Op 8 september laat Allard mij weten dat Thé en ik nog samen op de foto moeten. Waar en wanneer in godsnaam, vraag ik me af.
Op 10 september komen we elkaar tegen bij het verzorgingstehuis. Zijn vader is ziek, mijn moeder jarig. Vandaar.
Foto gemaakt door zwager, met toestel van nichtje.
Het moet nog geschreven worden.
Ik begin en weet niet hoe ik er een eind aan moet maken. Het worden vier coupletten; Thé vindt de helft genoeg. 13 Juni krijg ik een cd te horen met 'n eerste versie. Als ik het refrein hoor kan ik me niet meer herinneren welk stom riedeltje ikzelf daarvoor in mijn hoofd had. Na drie keer luisteren verbeeld ik me dat dit precies de muziek was die mij voor ogen/oren stond. Van de vrijheid woorden te verwijderen, te vervangen of te herhalen, is beperkt gebruik gemaakt. In ons gesprek hierover kom ik erachter dat Thé meent een vrouw te moeten vertolken. Mijn bedoeling was dat de fietser een man/jongen was en haar, rug en benen derhalve toebehoorden aan een vrouw/meisje. ‘Mannen letten niet op een kaarsrechte rug,’ is Thés commentaar. Hij mocht veel veranderen maar dit niet. Je moet er maar aan wennen, laat ik hem nogal autoritair weten in een brief die ik 20 juni verstuur.
Half juli komt de brief - waarin de oorspronkelijke tekst met de goedgekeurde en de veranderde veranderingen - weer terug; ik schijn me vergist te hebben in het huisnummer.

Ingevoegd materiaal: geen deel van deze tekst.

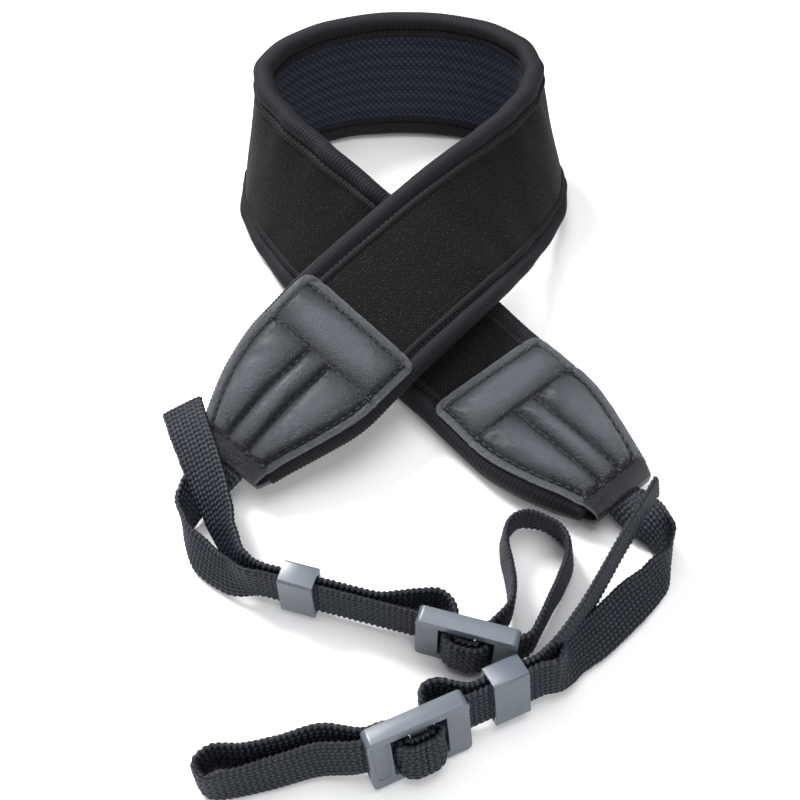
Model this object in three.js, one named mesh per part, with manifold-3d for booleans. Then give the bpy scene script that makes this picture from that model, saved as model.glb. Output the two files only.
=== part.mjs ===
// Padded neck strap with two adjustable webbing tails, lying as it is put down on a table:
// the pad stands on its lower edge in a loop, its two arms cross in front, and the tails lie
// doubled on edge in front of it. Millimetres, +Z up, ground at z = 0.

import * as THREE from 'three';
import { mergeVertices } from 'three/addons/utils/BufferGeometryUtils.js';
import Module from 'manifold-3d';

const wasm = await Module();
wasm.setup();

// Neck pad: a neoprene core between a knit facing and a grip lining, with bound edges.
const PAD_WIDTH = 38;
const LAYOUT_HALF = 19;
const CORE_THICKNESS = 2.6;
const FACE_THICKNESS = 0.5;
const LAYER_GAP = 0.3;
const BINDING_THICKNESS = 0.6;
const BINDING_DEPTH = 5.5;
const BINDING_CORNER = 1.6;
const BINDING_SHOULDER = 0.5;
const BINDING_FOLD = 1.5;
const LAYER_INSET = 1.8;
const PAD_STEPS = 72;

// End tabs: one folded leather piece over each tapered end of the pad.
const TAB_LENGTH = 46;
const TAPER_LENGTH = 30;
const NOSE_WIDTH = 21;
const LEATHER_THICKNESS = 0.9;
const LEATHER_INSET = 1.5;
const CORNER_RADIUS = 3;
const PAD_END = 8;
const SEAM_INSET = 2.4;
const CROSS_SEAM = 32;
const FINGER_SEAM = 3.1;
const FINGER_START = 5.5;
const PANEL_PUFF = 2.2;
const FINGER_PUFF = 1.8;
const FOAM_FILL = 0.85;
const FOAM_MARGIN = 0.7;
const FOAM_START = 2;
const LEATHER_STEPS = [44, 12];
const FOAM_STEPS = [6, 5];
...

Omdat ik mijn kleindochter te logeren heb en het te warm is om welke handeling dan ook te verrichten, blijft alle post nog even op het bureau liggen.
Het is het laatste weekend van juli. Mijn logé is vertrokken. Het weer zal omslaan. In het verzorgingstehuis waar mijn moeder en de ouders van Thé op dezelfde gang wonen, overlijdt mevrouw Lau. Antje Lau-Bogtman had in haar jonge jaren een kaarsrechte rug. Zij torende boven alle verkeer uit.
Halverwege augustus steek ik de teruggekomen brief in een nieuwe enveloppe, vergezeld van mijn condoleances.
Thé vindt hem als hij terugkomt van vakantie.